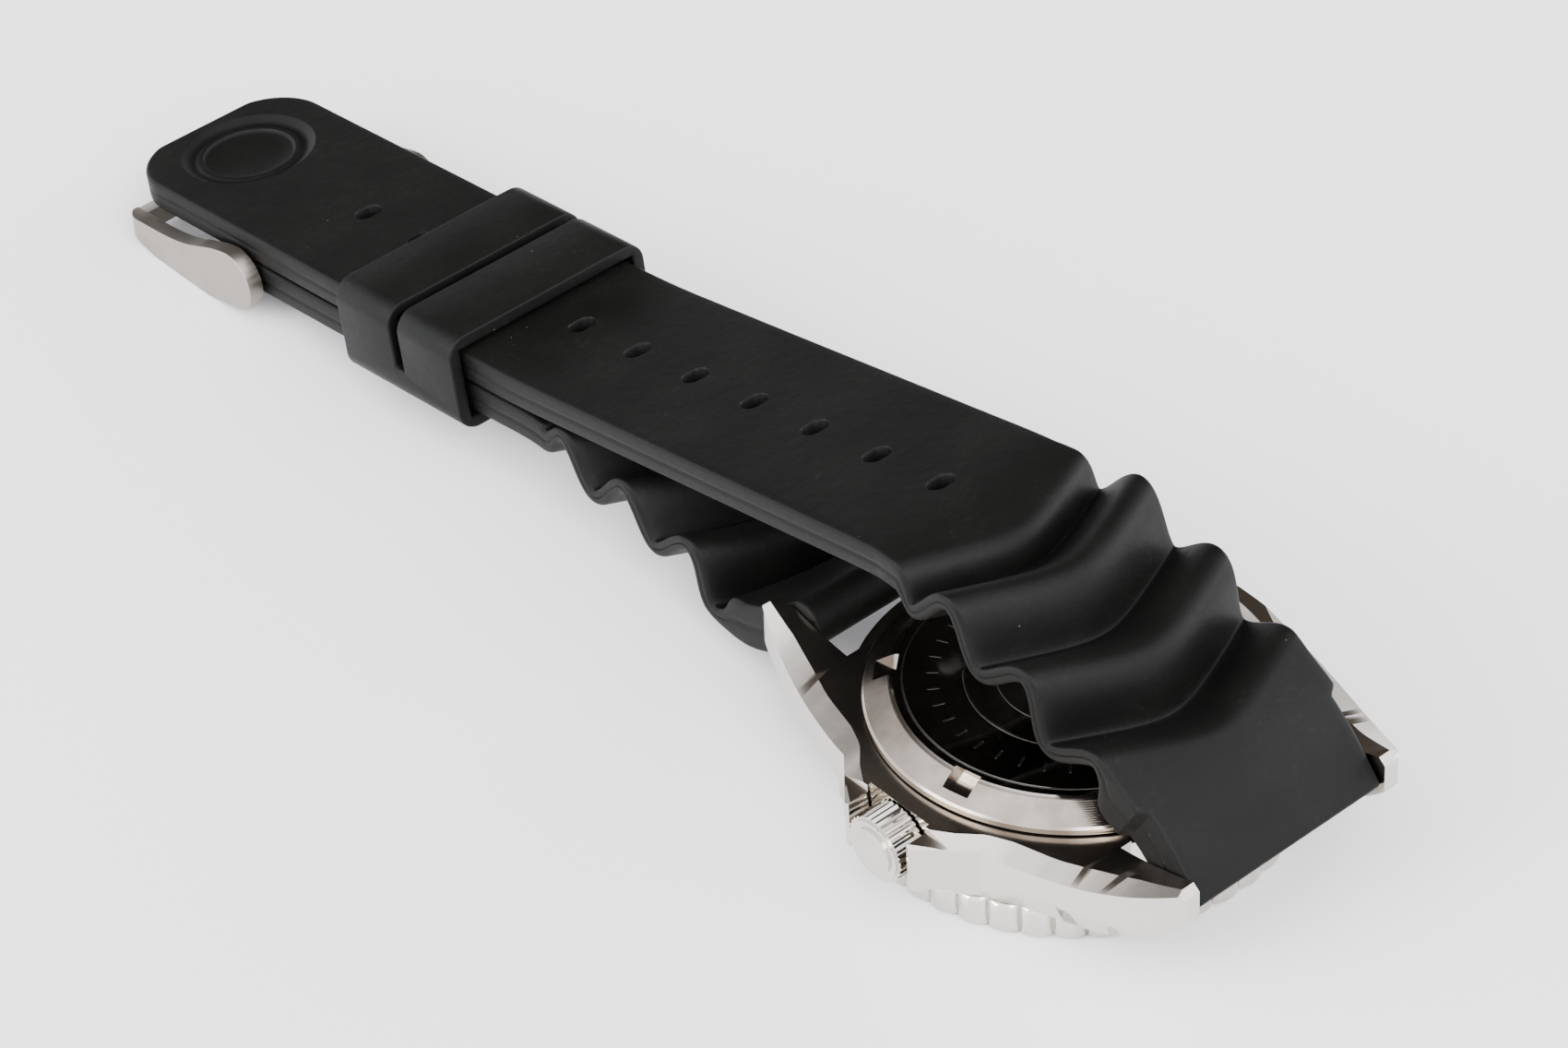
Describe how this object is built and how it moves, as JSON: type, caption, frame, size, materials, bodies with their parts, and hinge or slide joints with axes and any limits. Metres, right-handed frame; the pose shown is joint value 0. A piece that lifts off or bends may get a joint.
--
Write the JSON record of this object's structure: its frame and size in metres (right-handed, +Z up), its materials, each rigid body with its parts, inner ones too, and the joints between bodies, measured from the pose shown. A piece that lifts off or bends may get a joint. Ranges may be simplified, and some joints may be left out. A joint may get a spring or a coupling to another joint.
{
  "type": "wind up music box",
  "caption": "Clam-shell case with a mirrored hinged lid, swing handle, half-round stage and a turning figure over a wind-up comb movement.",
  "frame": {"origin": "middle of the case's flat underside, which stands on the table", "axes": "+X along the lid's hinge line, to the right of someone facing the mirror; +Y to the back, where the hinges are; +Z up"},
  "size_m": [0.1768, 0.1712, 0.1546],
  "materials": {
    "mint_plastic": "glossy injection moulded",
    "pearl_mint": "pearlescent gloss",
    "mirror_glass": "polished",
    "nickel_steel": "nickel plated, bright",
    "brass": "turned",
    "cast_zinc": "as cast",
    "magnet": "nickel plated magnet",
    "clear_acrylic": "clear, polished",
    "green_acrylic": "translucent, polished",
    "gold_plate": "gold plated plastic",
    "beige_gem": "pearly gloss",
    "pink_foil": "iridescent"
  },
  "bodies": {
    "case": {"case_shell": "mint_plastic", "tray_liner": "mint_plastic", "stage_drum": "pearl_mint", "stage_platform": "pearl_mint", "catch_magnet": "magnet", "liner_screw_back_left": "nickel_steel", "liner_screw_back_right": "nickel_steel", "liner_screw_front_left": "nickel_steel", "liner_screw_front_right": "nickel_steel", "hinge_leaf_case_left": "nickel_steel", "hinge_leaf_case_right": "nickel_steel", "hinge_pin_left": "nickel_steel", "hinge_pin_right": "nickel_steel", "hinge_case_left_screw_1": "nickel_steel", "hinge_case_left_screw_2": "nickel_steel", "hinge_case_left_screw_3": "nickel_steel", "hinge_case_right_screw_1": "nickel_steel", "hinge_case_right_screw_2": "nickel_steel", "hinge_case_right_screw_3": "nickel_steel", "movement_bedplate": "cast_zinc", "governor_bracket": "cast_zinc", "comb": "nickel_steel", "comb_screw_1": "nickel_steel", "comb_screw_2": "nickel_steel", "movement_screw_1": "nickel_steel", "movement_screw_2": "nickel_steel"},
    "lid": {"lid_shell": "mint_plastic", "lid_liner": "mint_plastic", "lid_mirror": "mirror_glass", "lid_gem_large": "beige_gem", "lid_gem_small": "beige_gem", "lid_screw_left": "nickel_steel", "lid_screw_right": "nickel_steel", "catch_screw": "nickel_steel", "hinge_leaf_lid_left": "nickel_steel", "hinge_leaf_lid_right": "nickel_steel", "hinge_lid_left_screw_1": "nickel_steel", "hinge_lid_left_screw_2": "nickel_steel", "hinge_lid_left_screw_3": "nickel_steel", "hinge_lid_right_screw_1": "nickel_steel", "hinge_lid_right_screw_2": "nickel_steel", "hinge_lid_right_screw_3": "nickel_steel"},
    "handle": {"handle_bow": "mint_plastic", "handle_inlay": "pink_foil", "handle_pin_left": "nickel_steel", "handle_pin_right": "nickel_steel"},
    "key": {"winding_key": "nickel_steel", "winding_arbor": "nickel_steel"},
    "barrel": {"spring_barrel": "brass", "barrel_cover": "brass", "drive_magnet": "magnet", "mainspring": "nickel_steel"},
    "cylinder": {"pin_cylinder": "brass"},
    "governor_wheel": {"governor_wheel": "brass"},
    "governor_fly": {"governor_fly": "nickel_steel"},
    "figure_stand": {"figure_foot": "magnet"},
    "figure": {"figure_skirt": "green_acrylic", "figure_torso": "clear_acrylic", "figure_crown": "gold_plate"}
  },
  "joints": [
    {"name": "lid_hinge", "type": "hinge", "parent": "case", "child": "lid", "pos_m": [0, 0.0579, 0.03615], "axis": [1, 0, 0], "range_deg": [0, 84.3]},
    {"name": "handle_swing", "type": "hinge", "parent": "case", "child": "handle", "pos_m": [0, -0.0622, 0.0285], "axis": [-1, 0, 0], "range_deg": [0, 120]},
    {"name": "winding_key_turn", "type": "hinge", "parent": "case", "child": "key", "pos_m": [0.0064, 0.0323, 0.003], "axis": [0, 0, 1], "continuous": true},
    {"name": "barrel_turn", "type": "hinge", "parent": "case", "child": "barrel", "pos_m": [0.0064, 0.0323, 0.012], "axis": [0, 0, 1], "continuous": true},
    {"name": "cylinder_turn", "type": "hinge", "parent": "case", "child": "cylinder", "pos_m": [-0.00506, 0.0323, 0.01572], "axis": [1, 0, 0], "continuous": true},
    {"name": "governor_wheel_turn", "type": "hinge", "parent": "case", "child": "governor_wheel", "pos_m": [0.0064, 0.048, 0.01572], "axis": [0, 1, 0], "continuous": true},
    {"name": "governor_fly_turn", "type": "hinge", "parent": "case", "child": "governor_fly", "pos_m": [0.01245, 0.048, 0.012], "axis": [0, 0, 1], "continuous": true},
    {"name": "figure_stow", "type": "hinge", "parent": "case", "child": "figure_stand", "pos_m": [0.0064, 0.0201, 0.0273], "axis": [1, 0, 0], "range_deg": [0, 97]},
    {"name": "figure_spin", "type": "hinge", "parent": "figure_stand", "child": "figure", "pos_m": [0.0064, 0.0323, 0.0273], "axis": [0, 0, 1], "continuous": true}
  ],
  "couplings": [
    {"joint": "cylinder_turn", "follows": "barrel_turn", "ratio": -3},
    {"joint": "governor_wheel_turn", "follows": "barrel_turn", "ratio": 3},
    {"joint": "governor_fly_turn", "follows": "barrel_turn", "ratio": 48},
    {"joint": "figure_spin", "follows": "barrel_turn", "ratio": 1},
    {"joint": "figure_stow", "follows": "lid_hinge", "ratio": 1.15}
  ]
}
...
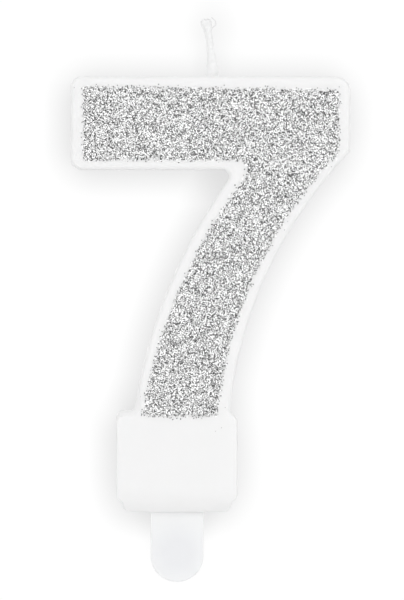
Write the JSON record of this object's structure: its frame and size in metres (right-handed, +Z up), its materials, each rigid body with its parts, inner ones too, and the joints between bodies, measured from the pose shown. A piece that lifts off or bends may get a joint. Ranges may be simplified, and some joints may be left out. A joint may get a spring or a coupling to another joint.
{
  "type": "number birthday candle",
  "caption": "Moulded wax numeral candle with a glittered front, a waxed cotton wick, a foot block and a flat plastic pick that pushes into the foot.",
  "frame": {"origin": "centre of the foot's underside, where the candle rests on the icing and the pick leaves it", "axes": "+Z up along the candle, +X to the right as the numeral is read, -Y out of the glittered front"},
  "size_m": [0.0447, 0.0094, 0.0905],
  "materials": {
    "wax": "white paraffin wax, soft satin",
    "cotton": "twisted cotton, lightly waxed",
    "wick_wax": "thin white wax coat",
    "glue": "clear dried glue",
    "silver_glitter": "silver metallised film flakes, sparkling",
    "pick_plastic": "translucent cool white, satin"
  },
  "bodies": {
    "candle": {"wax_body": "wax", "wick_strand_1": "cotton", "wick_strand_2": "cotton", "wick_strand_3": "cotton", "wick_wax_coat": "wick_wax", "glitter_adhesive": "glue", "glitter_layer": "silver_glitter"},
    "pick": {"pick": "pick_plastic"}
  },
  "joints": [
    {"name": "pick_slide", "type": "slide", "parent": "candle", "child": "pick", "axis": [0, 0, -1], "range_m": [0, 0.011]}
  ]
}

-- YOUR TASK --
Find every line that holds "slide" and copy it.

-- SOLUTION FOR THIS PROBLEM --
Describe how this object is built and how it moves, as JSON: type, caption, frame, size, materials, bodies with their parts, and hinge or slide joints with axes and any limits. Metres, right-handed frame; the pose shown is joint value 0. A piece that lifts off or bends may get a joint.
    {"name": "pick_slide", "type": "slide", "parent": "candle", "child": "pick", "axis": [0, 0, -1], "range_m": [0, 0.011]}